CHINAHOY

31-October-2013

Le rêve artistique d’enfants ruraux

 

De nombreux cours sont enseignés individuellement.

 

ZHU HONG, membre de la rédaction

On oublie trop souvent que l’art participe à la formation de la personnalité chez les plus jeunes. À travers la Fondation Hefeng, Li Feng et ses collaborateurs fournissent un enseignement artistique gratuit aux enfants ruraux, gages de l’avenir des campagnes chinoises.

Des sentiers poussiéreux, des petites maisons rurales basses, puis une cour où sèchent à l’air libre des céréales : bienvenue à Duancun, un bourg ordinaire dans la province du Hebei. Ici, chaque week-end, Feng Hongli amène sa fille de dix ans, Liu Yipeng, à l’école Xidi, où celle-ci apprend la clarinette.
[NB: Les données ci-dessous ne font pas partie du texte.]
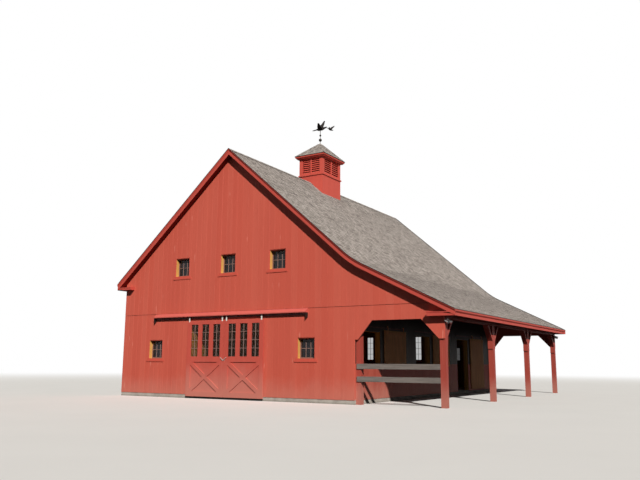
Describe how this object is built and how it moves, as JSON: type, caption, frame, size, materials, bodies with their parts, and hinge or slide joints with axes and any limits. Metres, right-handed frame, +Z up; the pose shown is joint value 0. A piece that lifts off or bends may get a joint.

L’établissement propose également des cours de violon, de trompette et même de chorale, dont le charme envoûte tout le village jusque dans ses moindres recoins.
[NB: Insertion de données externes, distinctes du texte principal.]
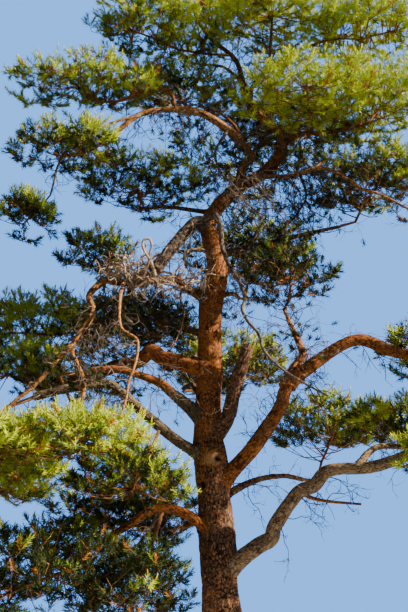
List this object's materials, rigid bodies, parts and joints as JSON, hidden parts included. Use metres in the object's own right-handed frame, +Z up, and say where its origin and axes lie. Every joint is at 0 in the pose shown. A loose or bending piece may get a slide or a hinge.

Et tout cela n’aurait jamais vu le jour sans la Fondation artistique Hefeng de Beijing, qui se consacre à l’éducation et à la promotion de l’art. Son fondateur, Li Feng, estime que l’art possède un grand pouvoir capable de vaincre la pauvreté, car il aide les enfants miséreux à prendre confiance en eux et à se sentir digne. À l’heure actuelle, la fondation coopère avec des écoles rurales pour promouvoir l’éducation artistique auprès des élèves du primaire dans les campagnes. Elle leur envoie non seulement des enseignants professionnels, mais forme également des professeurs locaux et des bénévoles, ouvrant ainsi l’accès à tout un répertoire de cours (musique, danse, peinture, théâtre, etc.). La fondation finance en outre le matériel nécessaire tels que les instruments de musique, le matériel de peinture ou encore les manuels.

Semer des graines d’art

Liu Yipeng, tout excitée, nous raconte le jour où elle a voulu faire partie de l’orchestre de l’école Xidi. C’était au mois de décembre, en plein hiver, une journée où le vent du nord soufflait bien fort. Mais le mauvais temps n’avait pas découragé les enfants du village, qui, accompagnés de leurs parents, s’étaient dirigés vers l’établissement. Li Feng avait apporté un vieux téléviseur 20 pouces, qu’il avait pris dans le bureau du chef du village, afin de diffuser un spectacle dirigé par un orchestre professionnel. Le groupe de musiciens, chiquement habillés, jouaient pour certains des instruments totalement inconnus des marmots. À la fin, Li Feng a annoncé aux spectateurs : « Vous venez d’écouter l’ouverture d’Egmont, l’un des grands classiques de Beethoven. »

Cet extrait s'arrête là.